Repeat exactly the lines from the start of the material below up to and including the "spread across another." line.

== Source excerpt ==
—————

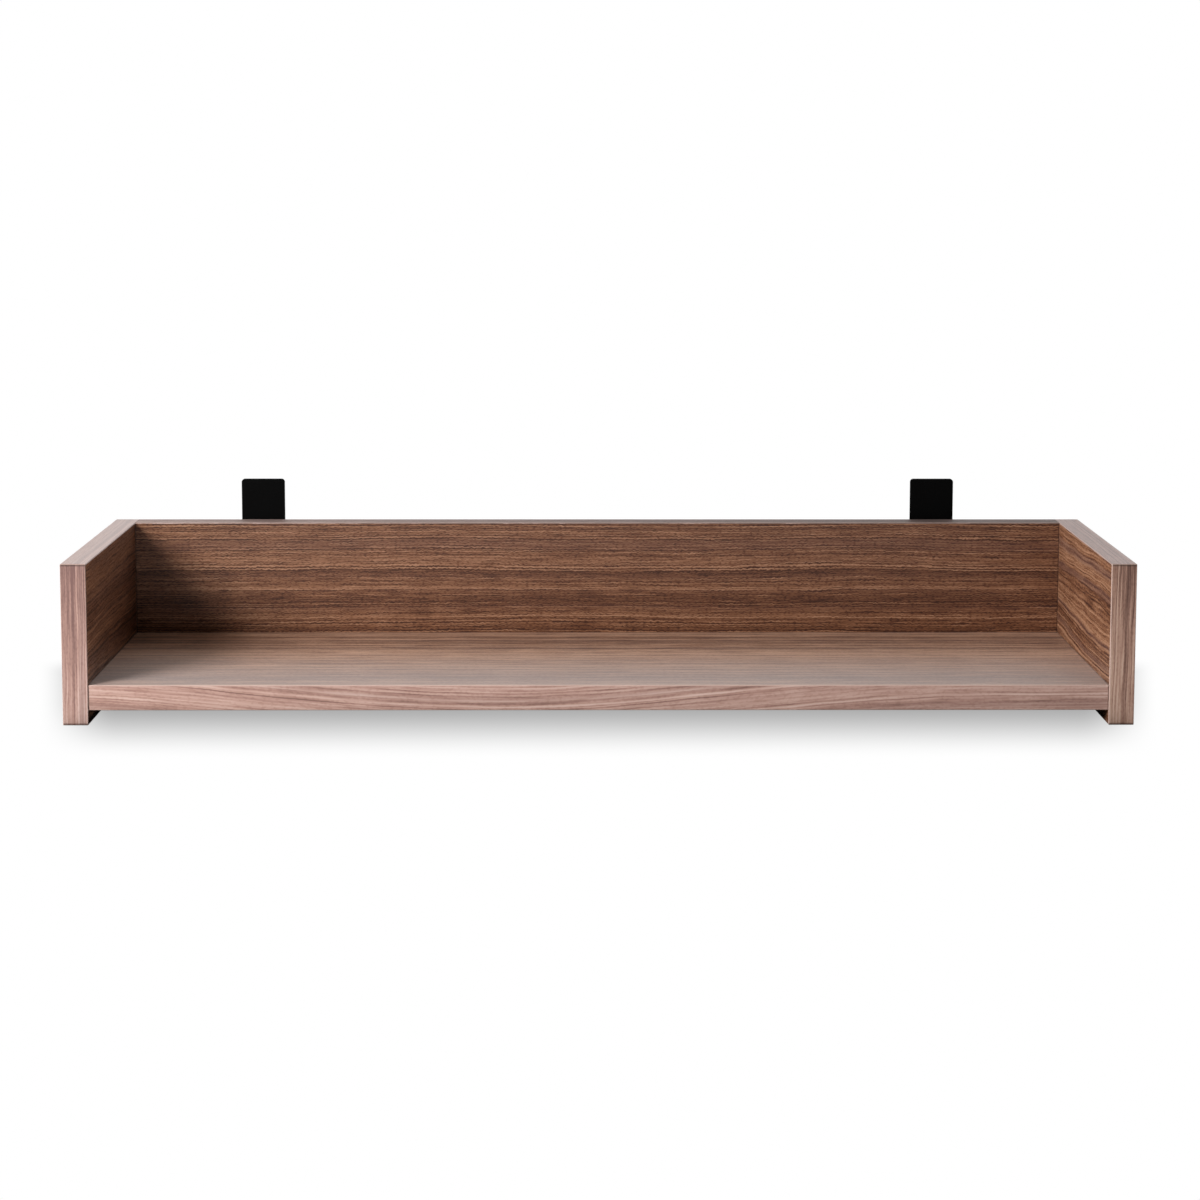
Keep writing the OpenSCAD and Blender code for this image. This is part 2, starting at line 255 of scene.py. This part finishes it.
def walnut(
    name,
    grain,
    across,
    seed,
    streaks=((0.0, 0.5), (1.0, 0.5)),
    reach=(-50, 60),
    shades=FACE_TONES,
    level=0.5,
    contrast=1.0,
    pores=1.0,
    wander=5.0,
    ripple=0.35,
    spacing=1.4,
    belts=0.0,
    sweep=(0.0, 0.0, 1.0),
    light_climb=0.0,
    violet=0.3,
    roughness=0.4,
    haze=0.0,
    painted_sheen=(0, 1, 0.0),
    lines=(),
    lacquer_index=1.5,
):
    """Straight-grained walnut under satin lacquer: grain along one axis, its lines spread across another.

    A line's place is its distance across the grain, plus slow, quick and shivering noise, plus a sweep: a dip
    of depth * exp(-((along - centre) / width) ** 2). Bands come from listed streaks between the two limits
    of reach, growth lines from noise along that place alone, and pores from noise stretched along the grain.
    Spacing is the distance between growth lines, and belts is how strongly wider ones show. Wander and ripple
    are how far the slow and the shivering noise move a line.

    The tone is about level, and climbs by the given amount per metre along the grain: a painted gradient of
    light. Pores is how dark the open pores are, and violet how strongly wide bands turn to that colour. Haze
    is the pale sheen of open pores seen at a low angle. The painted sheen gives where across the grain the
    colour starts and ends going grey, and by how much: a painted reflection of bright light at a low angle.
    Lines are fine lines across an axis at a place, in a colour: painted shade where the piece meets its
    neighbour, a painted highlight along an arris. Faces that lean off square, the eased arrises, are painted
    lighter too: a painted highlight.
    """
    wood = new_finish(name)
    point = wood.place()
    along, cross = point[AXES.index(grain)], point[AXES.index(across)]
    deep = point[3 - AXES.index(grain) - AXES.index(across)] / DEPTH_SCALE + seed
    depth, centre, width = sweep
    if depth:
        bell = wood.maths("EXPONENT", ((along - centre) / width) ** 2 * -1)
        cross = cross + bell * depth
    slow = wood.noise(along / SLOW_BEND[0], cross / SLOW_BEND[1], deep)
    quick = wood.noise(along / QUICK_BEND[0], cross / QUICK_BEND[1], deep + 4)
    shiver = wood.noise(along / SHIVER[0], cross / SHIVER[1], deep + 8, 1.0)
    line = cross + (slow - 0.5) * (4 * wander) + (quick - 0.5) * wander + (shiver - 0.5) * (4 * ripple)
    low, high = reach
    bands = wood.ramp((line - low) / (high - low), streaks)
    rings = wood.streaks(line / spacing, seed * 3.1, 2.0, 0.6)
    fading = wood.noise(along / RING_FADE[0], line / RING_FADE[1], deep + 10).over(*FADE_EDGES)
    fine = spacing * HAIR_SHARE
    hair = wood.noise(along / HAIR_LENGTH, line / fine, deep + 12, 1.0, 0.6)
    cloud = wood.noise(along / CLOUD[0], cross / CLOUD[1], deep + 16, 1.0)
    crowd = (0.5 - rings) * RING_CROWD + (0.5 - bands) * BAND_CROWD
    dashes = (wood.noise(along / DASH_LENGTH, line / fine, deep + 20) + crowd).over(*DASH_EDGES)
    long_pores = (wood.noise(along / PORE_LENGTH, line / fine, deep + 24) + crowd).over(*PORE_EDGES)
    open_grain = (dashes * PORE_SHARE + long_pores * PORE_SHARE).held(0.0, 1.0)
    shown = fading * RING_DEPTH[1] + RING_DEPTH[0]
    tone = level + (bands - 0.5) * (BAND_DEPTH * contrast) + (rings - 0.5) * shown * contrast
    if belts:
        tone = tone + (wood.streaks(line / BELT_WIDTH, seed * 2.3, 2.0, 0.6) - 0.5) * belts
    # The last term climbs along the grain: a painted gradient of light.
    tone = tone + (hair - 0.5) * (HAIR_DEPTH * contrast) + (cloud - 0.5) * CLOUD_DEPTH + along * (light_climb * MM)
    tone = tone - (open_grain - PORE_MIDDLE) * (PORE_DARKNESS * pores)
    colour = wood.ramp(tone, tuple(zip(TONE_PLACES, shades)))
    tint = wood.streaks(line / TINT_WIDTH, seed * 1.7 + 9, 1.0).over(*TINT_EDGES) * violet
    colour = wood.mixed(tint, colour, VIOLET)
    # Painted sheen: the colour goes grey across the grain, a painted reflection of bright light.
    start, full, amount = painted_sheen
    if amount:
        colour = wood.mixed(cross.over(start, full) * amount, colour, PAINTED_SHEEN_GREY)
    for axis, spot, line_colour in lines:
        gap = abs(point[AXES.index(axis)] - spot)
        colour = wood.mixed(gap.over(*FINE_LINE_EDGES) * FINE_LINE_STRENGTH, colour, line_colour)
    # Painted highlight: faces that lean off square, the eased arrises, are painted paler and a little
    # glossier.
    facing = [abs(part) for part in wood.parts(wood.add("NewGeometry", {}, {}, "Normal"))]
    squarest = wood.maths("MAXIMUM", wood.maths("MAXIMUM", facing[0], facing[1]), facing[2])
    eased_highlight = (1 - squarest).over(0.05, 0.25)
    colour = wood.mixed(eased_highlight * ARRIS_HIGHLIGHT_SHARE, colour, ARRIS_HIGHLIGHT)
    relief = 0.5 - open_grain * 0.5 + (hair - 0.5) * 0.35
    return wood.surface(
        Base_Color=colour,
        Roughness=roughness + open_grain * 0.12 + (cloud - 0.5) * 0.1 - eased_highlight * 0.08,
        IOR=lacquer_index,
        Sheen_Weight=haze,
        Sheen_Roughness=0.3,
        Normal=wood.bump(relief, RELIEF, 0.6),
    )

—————

== Completed exercise ==
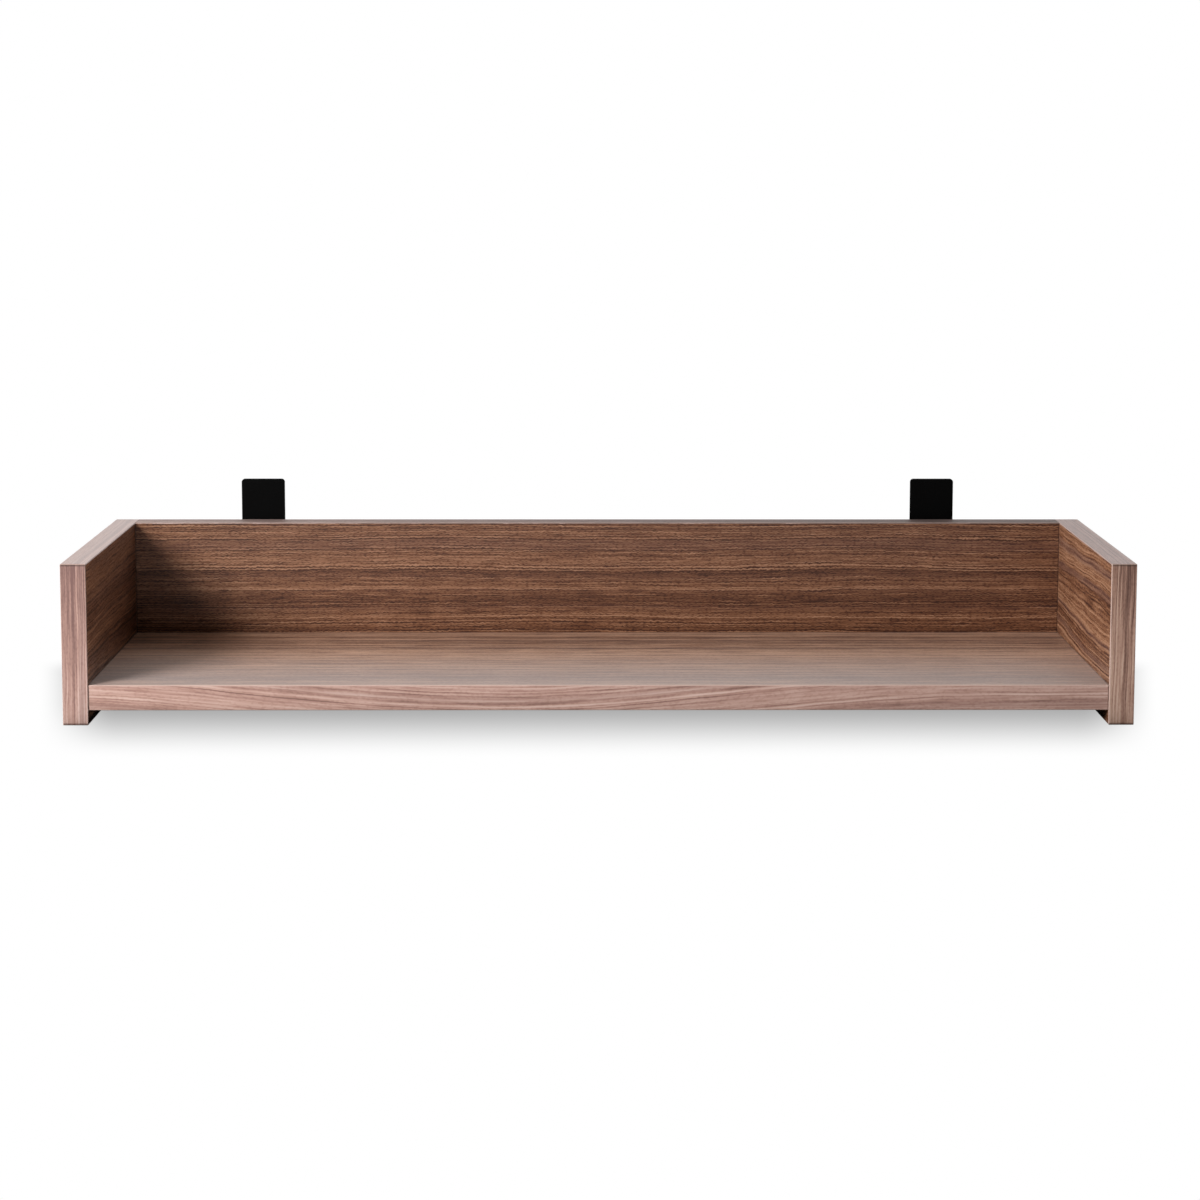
Keep writing the OpenSCAD and Blender code for this image. This is part 2, starting at line 255 of scene.py. This part finishes it.
def walnut(
    name,
    grain,
    across,
    seed,
    streaks=((0.0, 0.5), (1.0, 0.5)),
    reach=(-50, 60),
    shades=FACE_TONES,
    level=0.5,
    contrast=1.0,
    pores=1.0,
    wander=5.0,
    ripple=0.35,
    spacing=1.4,
    belts=0.0,
    sweep=(0.0, 0.0, 1.0),
    light_climb=0.0,
    violet=0.3,
    roughness=0.4,
    haze=0.0,
    painted_sheen=(0, 1, 0.0),
    lines=(),
    lacquer_index=1.5,
):
    """Straight-grained walnut under satin lacquer: grain along one axis, its lines spread across another.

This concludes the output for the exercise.